_TASK DESCRIPTION_. Can you reproduce the data beneath, keeping every line exact?

_PROVIDED MATERIAL_.

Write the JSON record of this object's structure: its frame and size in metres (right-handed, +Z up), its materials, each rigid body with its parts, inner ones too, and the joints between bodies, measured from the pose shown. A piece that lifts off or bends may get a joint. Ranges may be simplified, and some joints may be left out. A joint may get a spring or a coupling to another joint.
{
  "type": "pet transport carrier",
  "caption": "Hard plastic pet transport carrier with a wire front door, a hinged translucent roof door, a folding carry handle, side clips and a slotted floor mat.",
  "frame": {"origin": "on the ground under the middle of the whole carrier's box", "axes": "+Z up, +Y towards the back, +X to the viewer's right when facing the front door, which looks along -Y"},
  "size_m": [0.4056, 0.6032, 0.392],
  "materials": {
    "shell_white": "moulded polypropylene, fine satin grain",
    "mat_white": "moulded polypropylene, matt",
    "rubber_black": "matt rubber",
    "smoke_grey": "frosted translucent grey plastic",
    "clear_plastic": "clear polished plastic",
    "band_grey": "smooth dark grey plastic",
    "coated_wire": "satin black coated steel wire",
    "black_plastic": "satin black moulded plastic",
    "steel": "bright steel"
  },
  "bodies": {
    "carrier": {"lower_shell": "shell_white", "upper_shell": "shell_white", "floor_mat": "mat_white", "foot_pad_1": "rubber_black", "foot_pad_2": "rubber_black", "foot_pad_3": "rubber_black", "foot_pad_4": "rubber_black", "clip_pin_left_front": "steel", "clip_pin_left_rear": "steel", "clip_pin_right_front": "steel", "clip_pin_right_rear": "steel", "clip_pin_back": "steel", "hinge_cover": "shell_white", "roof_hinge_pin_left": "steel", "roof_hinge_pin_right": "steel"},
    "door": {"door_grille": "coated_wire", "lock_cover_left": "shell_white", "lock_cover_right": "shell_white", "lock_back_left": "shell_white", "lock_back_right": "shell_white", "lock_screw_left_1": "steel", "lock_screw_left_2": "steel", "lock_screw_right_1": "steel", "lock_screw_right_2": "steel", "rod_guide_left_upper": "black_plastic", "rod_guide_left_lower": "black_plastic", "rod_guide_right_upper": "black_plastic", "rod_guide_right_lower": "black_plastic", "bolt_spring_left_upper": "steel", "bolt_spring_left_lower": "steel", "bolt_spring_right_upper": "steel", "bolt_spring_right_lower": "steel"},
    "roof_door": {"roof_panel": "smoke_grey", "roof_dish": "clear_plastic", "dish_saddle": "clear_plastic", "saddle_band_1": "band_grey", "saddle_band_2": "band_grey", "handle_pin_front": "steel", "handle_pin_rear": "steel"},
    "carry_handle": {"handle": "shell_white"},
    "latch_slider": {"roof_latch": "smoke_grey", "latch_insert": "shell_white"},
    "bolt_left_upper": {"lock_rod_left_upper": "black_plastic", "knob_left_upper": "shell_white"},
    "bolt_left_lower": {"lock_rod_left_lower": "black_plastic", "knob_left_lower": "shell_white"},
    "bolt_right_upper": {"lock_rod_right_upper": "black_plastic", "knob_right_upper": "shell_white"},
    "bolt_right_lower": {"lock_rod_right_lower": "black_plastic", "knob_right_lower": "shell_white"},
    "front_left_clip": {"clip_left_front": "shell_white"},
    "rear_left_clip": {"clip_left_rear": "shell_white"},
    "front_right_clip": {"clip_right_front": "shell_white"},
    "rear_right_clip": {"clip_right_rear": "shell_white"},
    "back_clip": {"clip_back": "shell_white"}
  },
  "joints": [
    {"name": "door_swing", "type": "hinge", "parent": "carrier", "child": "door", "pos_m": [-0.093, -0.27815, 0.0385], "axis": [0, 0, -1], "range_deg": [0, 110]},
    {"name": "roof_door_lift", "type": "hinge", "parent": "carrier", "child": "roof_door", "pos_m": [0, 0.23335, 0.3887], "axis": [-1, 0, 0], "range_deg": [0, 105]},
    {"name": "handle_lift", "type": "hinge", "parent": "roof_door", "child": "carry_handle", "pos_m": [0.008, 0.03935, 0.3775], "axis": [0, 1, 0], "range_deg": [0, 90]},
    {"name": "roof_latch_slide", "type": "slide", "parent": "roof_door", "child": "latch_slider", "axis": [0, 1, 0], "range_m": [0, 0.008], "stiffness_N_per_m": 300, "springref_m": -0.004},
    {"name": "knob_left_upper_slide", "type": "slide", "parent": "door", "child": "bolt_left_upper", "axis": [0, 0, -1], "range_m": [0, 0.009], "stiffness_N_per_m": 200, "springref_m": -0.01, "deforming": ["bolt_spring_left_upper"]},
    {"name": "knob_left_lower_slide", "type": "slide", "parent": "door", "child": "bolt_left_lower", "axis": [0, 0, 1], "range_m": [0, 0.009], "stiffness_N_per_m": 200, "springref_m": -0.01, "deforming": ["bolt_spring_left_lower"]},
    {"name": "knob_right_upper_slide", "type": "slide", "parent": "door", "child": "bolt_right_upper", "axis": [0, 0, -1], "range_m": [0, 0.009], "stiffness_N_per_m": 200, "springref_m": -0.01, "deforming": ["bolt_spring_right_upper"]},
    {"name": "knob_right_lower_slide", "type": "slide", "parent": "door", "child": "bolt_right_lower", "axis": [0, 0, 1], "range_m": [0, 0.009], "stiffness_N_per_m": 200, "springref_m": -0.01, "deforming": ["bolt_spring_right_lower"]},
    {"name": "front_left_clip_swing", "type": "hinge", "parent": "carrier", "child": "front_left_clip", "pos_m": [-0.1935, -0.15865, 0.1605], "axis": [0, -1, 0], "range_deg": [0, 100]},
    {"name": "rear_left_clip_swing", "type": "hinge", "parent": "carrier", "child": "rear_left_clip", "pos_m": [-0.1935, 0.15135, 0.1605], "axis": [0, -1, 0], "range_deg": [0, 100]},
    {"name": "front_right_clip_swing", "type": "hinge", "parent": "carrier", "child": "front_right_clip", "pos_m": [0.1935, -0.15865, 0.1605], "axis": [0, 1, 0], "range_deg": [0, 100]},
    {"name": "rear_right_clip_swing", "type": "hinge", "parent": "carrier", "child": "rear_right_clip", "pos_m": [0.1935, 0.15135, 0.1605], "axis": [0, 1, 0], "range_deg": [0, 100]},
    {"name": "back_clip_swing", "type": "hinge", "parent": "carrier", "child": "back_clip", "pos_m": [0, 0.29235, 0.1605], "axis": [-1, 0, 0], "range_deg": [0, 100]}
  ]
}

_WRITTEN SOLUTION_.
Write the JSON record of this object's structure: its frame and size in metres (right-handed, +Z up), its materials, each rigid body with its parts, inner ones too, and the joints between bodies, measured from the pose shown. A piece that lifts off or bends may get a joint. Ranges may be simplified, and some joints may be left out. A joint may get a spring or a coupling to another joint.
{
  "type": "pet transport carrier",
  "caption": "Hard plastic pet transport carrier with a wire front door, a hinged translucent roof door, a folding carry handle, side clips and a slotted floor mat.",
  "frame": {"origin": "on the ground under the middle of the whole carrier's box", "axes": "+Z up, +Y towards the back, +X to the viewer's right when facing the front door, which looks along -Y"},
  "size_m": [0.4056, 0.6032, 0.392],
  "materials": {
    "shell_white": "moulded polypropylene, fine satin grain",
    "mat_white": "moulded polypropylene, matt",
    "rubber_black": "matt rubber",
    "smoke_grey": "frosted translucent grey plastic",
    "clear_plastic": "clear polished plastic",
    "band_grey": "smooth dark grey plastic",
    "coated_wire": "satin black coated steel wire",
    "black_plastic": "satin black moulded plastic",
    "steel": "bright steel"
  },
  "bodies": {
    "carrier": {"lower_shell": "shell_white", "upper_shell": "shell_white", "floor_mat": "mat_white", "foot_pad_1": "rubber_black", "foot_pad_2": "rubber_black", "foot_pad_3": "rubber_black", "foot_pad_4": "rubber_black", "clip_pin_left_front": "steel", "clip_pin_left_rear": "steel", "clip_pin_right_front": "steel", "clip_pin_right_rear": "steel", "clip_pin_back": "steel", "hinge_cover": "shell_white", "roof_hinge_pin_left": "steel", "roof_hinge_pin_right": "steel"},
    "door": {"door_grille": "coated_wire", "lock_cover_left": "shell_white", "lock_cover_right": "shell_white", "lock_back_left": "shell_white", "lock_back_right": "shell_white", "lock_screw_left_1": "steel", "lock_screw_left_2": "steel", "lock_screw_right_1": "steel", "lock_screw_right_2": "steel", "rod_guide_left_upper": "black_plastic", "rod_guide_left_lower": "black_plastic", "rod_guide_right_upper": "black_plastic", "rod_guide_right_lower": "black_plastic", "bolt_spring_left_upper": "steel", "bolt_spring_left_lower": "steel", "bolt_spring_right_upper": "steel", "bolt_spring_right_lower": "steel"},
    "roof_door": {"roof_panel": "smoke_grey", "roof_dish": "clear_plastic", "dish_saddle": "clear_plastic", "saddle_band_1": "band_grey", "saddle_band_2": "band_grey", "handle_pin_front": "steel", "handle_pin_rear": "steel"},
    "carry_handle": {"handle": "shell_white"},
    "latch_slider": {"roof_latch": "smoke_grey", "latch_insert": "shell_white"},
    "bolt_left_upper": {"lock_rod_left_upper": "black_plastic", "knob_left_upper": "shell_white"},
    "bolt_left_lower": {"lock_rod_left_lower": "black_plastic", "knob_left_lower": "shell_white"},
    "bolt_right_upper": {"lock_rod_right_upper": "black_plastic", "knob_right_upper": "shell_white"},
    "bolt_right_lower": {"lock_rod_right_lower": "black_plastic", "knob_right_lower": "shell_white"},
    "front_left_clip": {"clip_left_front": "shell_white"},
    "rear_left_clip": {"clip_left_rear": "shell_white"},
    "front_right_clip": {"clip_right_front": "shell_white"},
    "rear_right_clip": {"clip_right_rear": "shell_white"},
    "back_clip": {"clip_back": "shell_white"}
  },
  "joints": [
    {"name": "door_swing", "type": "hinge", "parent": "carrier", "child": "door", "pos_m": [-0.093, -0.27815, 0.0385], "axis": [0, 0, -1], "range_deg": [0, 110]},
    {"name": "roof_door_lift", "type": "hinge", "parent": "carrier", "child": "roof_door", "pos_m": [0, 0.23335, 0.3887], "axis": [-1, 0, 0], "range_deg": [0, 105]},
    {"name": "handle_lift", "type": "hinge", "parent": "roof_door", "child": "carry_handle", "pos_m": [0.008, 0.03935, 0.3775], "axis": [0, 1, 0], "range_deg": [0, 90]},
    {"name": "roof_latch_slide", "type": "slide", "parent": "roof_door", "child": "latch_slider", "axis": [0, 1, 0], "range_m": [0, 0.008], "stiffness_N_per_m": 300, "springref_m": -0.004},
    {"name": "knob_left_upper_slide", "type": "slide", "parent": "door", "child": "bolt_left_upper", "axis": [0, 0, -1], "range_m": [0, 0.009], "stiffness_N_per_m": 200, "springref_m": -0.01, "deforming": ["bolt_spring_left_upper"]},
    {"name": "knob_left_lower_slide", "type": "slide", "parent": "door", "child": "bolt_left_lower", "axis": [0, 0, 1], "range_m": [0, 0.009], "stiffness_N_per_m": 200, "springref_m": -0.01, "deforming": ["bolt_spring_left_lower"]},
    {"name": "knob_right_upper_slide", "type": "slide", "parent": "door", "child": "bolt_right_upper", "axis": [0, 0, -1], "range_m": [0, 0.009], "stiffness_N_per_m": 200, "springref_m": -0.01, "deforming": ["bolt_spring_right_upper"]},
    {"name": "knob_right_lower_slide", "type": "slide", "parent": "door", "child": "bolt_right_lower", "axis": [0, 0, 1], "range_m": [0, 0.009], "stiffness_N_per_m": 200, "springref_m": -0.01, "deforming": ["bolt_spring_right_lower"]},
    {"name": "front_left_clip_swing", "type": "hinge", "parent": "carrier", "child": "front_left_clip", "pos_m": [-0.1935, -0.15865, 0.1605], "axis": [0, -1, 0], "range_deg": [0, 100]},
    {"name": "rear_left_clip_swing", "type": "hinge", "parent": "carrier", "child": "rear_left_clip", "pos_m": [-0.1935, 0.15135, 0.1605], "axis": [0, -1, 0], "range_deg": [0, 100]},
    {"name": "front_right_clip_swing", "type": "hinge", "parent": "carrier", "child": "front_right_clip", "pos_m": [0.1935, -0.15865, 0.1605], "axis": [0, 1, 0], "range_deg": [0, 100]},
    {"name": "rear_right_clip_swing", "type": "hinge", "parent": "carrier", "child": "rear_right_clip", "pos_m": [0.1935, 0.15135, 0.1605], "axis": [0, 1, 0], "range_deg": [0, 100]},
    {"name": "back_clip_swing", "type": "hinge", "parent": "carrier", "child": "back_clip", "pos_m": [0, 0.29235, 0.1605], "axis": [-1, 0, 0], "range_deg": [0, 100]}
  ]
}